A sustained period of upward pressure such as has been experienced in the global oil markets can lead to collective agreements and industrial decision making leading to a partial modification of the playing field. Within such a context, the methods of extraction evolve as has been witnessed by the potential unleashed through the exploitation of oil sands. It was precisely because of a sustained period of elevated prices that these previously untapped deposits were made attractive enough to encourage the necessary investment and technological innovation required to make them productive. In the case of fossil fuels, rising prices have also led to the development of substitutes, or indeed the creation of entire industries, such as the rapidly evolving “clean fuel vehicle” sector.
But, there is always a but… as each scenario evolves it has the potential to place pressure on the market for other raw materials. The case of the batteries used in electric vehicles illustrates this point as they rely for the most part on lithium. Demand for this resource is set to double in the space of the next few years and the Swiss analyst Marc Taylor recently published a report which penetrates to the heart of the matter and identifies the relationship between two key elements.

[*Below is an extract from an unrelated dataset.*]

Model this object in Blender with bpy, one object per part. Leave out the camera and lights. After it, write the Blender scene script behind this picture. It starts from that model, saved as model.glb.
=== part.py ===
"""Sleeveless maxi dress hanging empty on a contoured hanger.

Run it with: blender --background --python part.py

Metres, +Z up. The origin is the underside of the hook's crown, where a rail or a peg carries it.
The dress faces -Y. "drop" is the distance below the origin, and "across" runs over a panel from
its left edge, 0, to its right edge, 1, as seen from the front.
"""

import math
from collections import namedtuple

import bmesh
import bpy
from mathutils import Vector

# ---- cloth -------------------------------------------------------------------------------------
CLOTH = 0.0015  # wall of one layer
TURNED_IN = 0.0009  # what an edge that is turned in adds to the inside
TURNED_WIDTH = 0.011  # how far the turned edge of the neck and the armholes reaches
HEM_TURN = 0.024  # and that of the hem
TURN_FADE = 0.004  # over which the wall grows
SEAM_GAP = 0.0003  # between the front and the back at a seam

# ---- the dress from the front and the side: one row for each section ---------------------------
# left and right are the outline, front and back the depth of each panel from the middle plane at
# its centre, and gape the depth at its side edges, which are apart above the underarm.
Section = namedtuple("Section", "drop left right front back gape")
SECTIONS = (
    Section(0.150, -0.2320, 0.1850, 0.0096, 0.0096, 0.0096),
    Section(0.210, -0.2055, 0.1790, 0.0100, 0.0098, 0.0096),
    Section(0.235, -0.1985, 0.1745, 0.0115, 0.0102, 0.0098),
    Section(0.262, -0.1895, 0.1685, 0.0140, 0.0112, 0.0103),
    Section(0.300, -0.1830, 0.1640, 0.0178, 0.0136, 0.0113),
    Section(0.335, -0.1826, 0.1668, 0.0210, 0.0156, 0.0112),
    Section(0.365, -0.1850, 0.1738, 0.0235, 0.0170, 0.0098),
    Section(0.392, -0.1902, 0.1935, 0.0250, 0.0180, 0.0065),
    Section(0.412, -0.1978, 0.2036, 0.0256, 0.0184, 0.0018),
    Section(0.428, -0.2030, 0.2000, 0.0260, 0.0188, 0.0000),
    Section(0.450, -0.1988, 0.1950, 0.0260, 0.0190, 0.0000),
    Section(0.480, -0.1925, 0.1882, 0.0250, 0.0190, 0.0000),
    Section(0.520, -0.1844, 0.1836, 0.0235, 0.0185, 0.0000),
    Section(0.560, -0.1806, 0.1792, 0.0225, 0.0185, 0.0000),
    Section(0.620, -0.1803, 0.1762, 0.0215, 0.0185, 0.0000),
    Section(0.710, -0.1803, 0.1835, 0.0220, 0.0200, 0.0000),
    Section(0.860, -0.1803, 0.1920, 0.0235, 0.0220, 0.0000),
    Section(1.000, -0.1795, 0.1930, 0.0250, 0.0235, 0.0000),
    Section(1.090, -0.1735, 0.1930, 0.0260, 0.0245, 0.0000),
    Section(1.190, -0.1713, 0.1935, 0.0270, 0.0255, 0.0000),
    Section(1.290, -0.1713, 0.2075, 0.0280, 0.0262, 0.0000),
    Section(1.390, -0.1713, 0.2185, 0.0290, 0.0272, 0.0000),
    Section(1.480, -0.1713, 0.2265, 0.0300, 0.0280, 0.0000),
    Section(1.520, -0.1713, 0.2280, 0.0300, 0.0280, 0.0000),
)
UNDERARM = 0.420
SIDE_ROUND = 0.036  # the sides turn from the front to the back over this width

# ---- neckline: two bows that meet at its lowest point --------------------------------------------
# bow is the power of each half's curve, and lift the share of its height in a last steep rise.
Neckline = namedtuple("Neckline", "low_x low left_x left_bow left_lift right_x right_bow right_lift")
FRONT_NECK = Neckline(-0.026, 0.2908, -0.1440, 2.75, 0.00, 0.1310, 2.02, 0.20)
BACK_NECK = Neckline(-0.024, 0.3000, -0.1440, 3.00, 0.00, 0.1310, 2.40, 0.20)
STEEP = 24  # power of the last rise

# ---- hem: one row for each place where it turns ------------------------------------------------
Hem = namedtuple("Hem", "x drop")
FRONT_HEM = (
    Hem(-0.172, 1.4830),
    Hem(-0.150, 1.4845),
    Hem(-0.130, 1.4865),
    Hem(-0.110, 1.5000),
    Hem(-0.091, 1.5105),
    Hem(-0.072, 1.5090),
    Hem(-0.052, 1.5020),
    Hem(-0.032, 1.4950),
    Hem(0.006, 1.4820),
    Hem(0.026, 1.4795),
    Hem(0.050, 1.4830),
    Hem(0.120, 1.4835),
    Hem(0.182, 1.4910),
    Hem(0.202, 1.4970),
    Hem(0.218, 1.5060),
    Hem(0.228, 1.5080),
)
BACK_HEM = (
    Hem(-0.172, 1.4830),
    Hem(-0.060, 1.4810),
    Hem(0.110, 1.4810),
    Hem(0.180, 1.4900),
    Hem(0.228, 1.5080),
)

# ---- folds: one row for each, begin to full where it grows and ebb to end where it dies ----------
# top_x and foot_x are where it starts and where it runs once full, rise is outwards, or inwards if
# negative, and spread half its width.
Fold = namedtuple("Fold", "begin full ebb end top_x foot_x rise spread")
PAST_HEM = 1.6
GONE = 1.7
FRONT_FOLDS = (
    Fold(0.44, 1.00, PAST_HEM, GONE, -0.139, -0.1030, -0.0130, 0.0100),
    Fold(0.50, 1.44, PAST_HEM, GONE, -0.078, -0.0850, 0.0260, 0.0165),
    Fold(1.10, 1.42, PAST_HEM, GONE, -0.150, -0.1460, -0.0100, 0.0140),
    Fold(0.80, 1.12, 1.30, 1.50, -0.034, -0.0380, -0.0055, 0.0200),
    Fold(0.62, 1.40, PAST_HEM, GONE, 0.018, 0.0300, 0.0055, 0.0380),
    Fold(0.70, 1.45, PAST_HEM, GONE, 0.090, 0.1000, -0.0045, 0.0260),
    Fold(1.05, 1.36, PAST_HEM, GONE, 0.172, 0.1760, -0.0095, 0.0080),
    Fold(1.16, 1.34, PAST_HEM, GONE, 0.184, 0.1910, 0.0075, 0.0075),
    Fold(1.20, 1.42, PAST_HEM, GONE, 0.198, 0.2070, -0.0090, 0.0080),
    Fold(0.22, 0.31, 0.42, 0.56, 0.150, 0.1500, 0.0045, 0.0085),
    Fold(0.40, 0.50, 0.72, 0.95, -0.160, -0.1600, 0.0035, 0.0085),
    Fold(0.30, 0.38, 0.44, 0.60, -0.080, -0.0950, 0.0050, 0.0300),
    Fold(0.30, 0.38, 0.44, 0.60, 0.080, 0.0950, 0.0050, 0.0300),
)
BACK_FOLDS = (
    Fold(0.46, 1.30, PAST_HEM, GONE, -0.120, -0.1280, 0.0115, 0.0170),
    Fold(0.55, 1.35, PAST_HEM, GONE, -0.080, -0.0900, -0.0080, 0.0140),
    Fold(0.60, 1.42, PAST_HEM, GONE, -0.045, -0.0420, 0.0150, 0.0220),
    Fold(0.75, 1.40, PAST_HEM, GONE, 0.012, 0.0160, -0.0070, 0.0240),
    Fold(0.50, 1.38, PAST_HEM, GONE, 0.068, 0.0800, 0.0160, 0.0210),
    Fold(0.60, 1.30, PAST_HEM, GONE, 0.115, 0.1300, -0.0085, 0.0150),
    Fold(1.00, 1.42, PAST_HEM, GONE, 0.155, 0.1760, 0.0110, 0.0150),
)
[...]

Each new “clean” vehicle requires between two and ten kilos of lithium, production of which is currently confined to two primary locations: the salt lakes of South America and the spodumene of Western Australia. In light of expected demand the question of access has taken on added urgency. This scenario is part of a much broader picture where the reality of sustained upward pressure on commodities is forcing a complete rethink of the current industrial strategies being deployed at the level of enterprise, and its offshoots, as well those charged with formulating public policy.

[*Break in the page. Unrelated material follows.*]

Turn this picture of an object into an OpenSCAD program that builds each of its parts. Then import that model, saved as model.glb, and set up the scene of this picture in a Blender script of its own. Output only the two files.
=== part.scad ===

In the short-term, upward pressure on the markets creates the potential for consequences on the price of finished consumer goods as well as distortions across the industrial value chain. The recent boom placed immense pressure on actors at various stages of the automobile industry supply chain which reacted to the price increase in raw materials by pushing the burden onto its clients and instituting a system to protect itself from market volatility (usually taking the form of six month contracts). For all appearances these systems have successfully taken the sting out of volatility in the face of sustained upward pressure on the market. Yet, on closer inspection it is plain to see that raw materials represent a mere fraction of the overall costs of supply management and, for an industrial company such as Valeo, purchases of raw materials accounted for only 13.5% of the group’s 2010 balance sheet. Under current conditions it would appear the effects of the boom in commodities prices has been negligible in the major Western economies and what little inflationary pressure does exist is due mainly to oil and gas price volatility.

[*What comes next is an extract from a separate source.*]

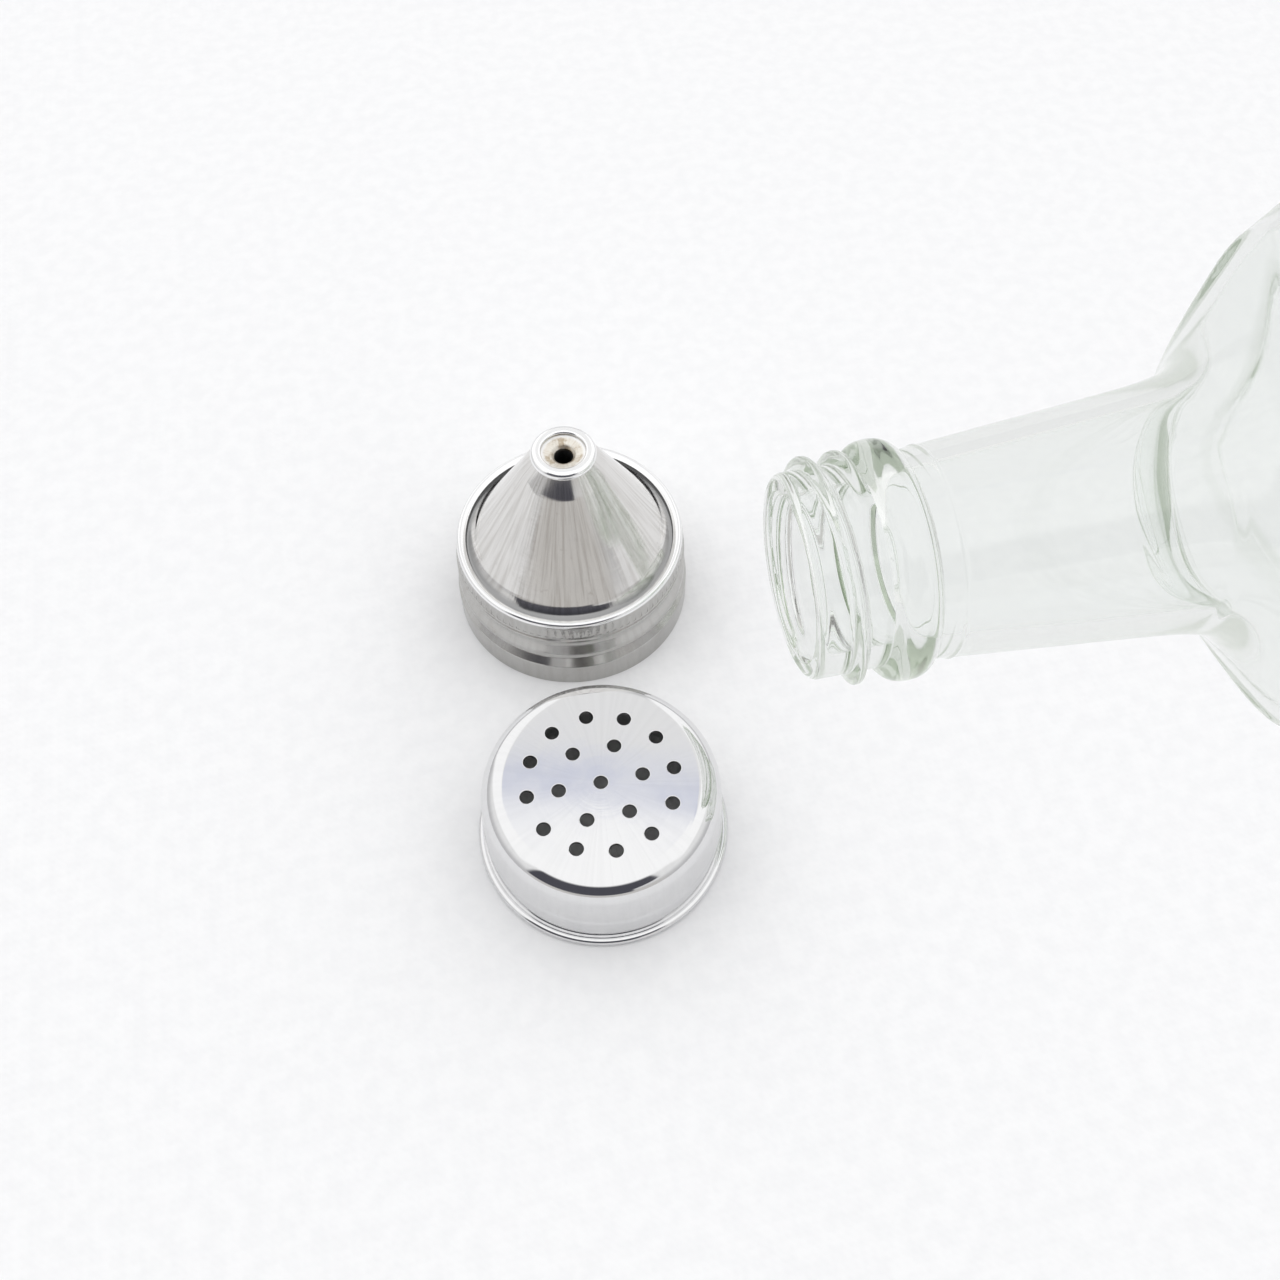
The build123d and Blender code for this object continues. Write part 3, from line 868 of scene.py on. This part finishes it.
def makeWorld():
    world = bpy.data.worlds.new("whiteRoom")
    bpy.context.scene.world = world
    world.use_nodes = True
    tree = world.node_tree
    background = tree.nodes["Background"]
    way = addNode(tree, "ShaderNodeTexCoord").outputs["Generated"]
    toCamera = cameraPlace - cameraTarget
    heading = math.atan2(toCamera.y, toCamera.x)
    turned = addNode(tree, "ShaderNodeVectorRotate", {
        "Vector": way, "Angle": -heading,
    }, rotation_type="Z_AXIS")
    side = addNode(tree, "ShaderNodeSeparateXYZ", {0: turned.outputs[0]}).outputs
    tilt = mathNode(tree, "MULTIPLY", side["Y"], studio["panelTilt"])
    level = mathNode(tree, "SUBTRACT", side["Z"], tilt)
    colour = wallColour(tree, side, level)
    path = addNode(tree, "ShaderNodeLightPath").outputs
    lit = mixColour(tree, path["Is Glossy Ray"], (*studio["bright"], 1), (*studio["mirrored"], 1))
    colour = mixColour(tree, brightShare(tree, side, level), colour, lit)
    colour = behindCamera(tree, colour, side)
    # clear glass gathers the whole pale room
    within = mathNode(tree, "GREATER_THAN", path["Transmission Depth"], 0.5)
    through = mathNode(tree, "MAXIMUM", path["Is Transmission Ray"], within)
    soft = mathNode(tree, "MULTIPLY", through, studio["glassShare"])
    colour = mixColour(tree, soft, colour, (*studio["throughGlass"], 1))
    # a plain white backdrop where the room itself is in view
    white = studio["backdrop"] / studio["strength"]
    colour = mixColour(tree, path["Is Camera Ray"], colour, (white, white, white, 1))
    tree.links.new(colour, background.inputs["Color"])
    background.inputs["Strength"].default_value = studio["strength"]


makeWorld()

softbox = {
    "size": 0.7, "place": Vector((-0.35, 0.25, 0.75)), "aim": Vector((-0.12, 0.0, 0.0)), "power": 0.25,
}


# fills the shadows, and isn't mirrored in steel or seen through glass
def makeSoftbox():
    data = bpy.data.lights.new("softbox", "AREA")
    data.shape = "SQUARE"
    data.size = softbox["size"]
    data.energy = softbox["power"]
    lamp = bpy.data.objects.new("softbox", data)
    bpy.context.scene.collection.objects.link(lamp)
    lamp.matrix_world = Matrix.Translation(softbox["place"]) @ aimAt(softbox["place"], softbox["aim"])
    lamp.visible_glossy = False
    lamp.visible_transmission = False


makeSoftbox()
bpy.context.scene.view_settings.view_transform = "Standard"
print("table, light and camera made")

Over the longer-term the picture is less clear-cut as in affected industries rising commodities prices will permanently alter the structural foundations producing effects of which it is useful to distinguish at least four.
The first relates to the mining sector, in its strictest definition which has been marked by a strong wave of consolidation over the past decade which shows no sign of abating. Industry leaders such as Rio Tinto or BHP Billiton are expected to grow ever larger as are the giants of big oil who have benefited enormously from the current conditions in terms of their valuations on the world’s stock markets. Consolidation is the logical response to the conditions and challenges specific to these industries. The resources required for exploration and extraction are enormous and the sheer scale precludes participation for all but the largest enterprises. Financial markets have nevertheless allowed certain specialized fringe players to arise in the gaps left by larger groups.
A second trend is the rebirth of mining activity in the developed West and for a current illustration we can observe the heated discussion surrounding the potential for shale gas in contemporary Europe.
The maturation of recycling practices is the third clear trend and has expanded beyond its original motivations based on environmental concerns and has become a strategic tool in the service of protecting access to vital resources.
Finally, the industries responsible for the bulk of demand on commodities markets have rediscovered the benefits of vertical integration and have increasingly sought to secure a stake in smaller mining operations in order to ensure supplies to meet future demand.
Looking abroad, the Chinese experience is emblematic of how to construct a coherent industrial strategy on how the future direction of a specific sector will unfold. Their approach toward tungsten and magnesium since the year 2000 provides one model but it is in recent discussions over the country’s significant reserves of rare-earth metals that discussion becomes most animated. These metals, which share similar chemical properties, are present for the most part in two host minerals whose geographical footprint is limited to China, the United States, Australia, Brazil, India, Malaysia, South Africa, Sri Lanka, and Thailand.
China was accused of practicing a dumping strategy in this sector in the not so distant past in order to price competing mines out of business and has cornered the market for a number of indispensable minerals. Skyrocketing prices, due partly to a recent tightening of export restrictions have created friction with the country’s main trading partners, in particular Japan. Between 2008 and 2011 Chinese exports have been winding down from 115,000 tons to 35,000 tons and are expected to settle somewhere around 30,000 tons.
The strategic decision of the Chinese to create a vertically integrated national policy for this essential resource has elicited a diverse range of responses from the major Western economies. The European Commission has highlighted the need to create a strategic reserve (but how is it to be constituted in such a tight market?). Attempts have also been made to file a formal case against current practices with the WTO but the organization’s rules make no provisions for sanctions against members for implementing export restrictions. Industrial concerns have taken a more pragmatic approach: in Germany this has meant tighter vertical integration and partnerships in Kazakhstan, while in Australia and the United States the mining industry is undergoing a rebirth. Finally, ores which were once considered sterile, due to their low concentration of rare-earth elements, have become more attractive under current conditions.
So the markets provide solutions. In a general way, the boom in commodities prices must be regarded seriously not so much for the threat it poses to Western economies, but for the way it forces states and industrial actors to design new strategies. The whole edifice of vertical integration, while discredited over the course of the 80s in favor subcontracting and outsourcing, is re-emerging as pertinent response to the current dilemma. In such a situation, suggests Pierre-Noël Giraud, the state has a role to play, not so much for its power to direct policy from the top down, but for its ability to encourage economic actors to develop a coherent, coordinated response to prevailing conditions. In some sectors, such as titanium, the process is already well under way while in others the future direction has yet to be seen.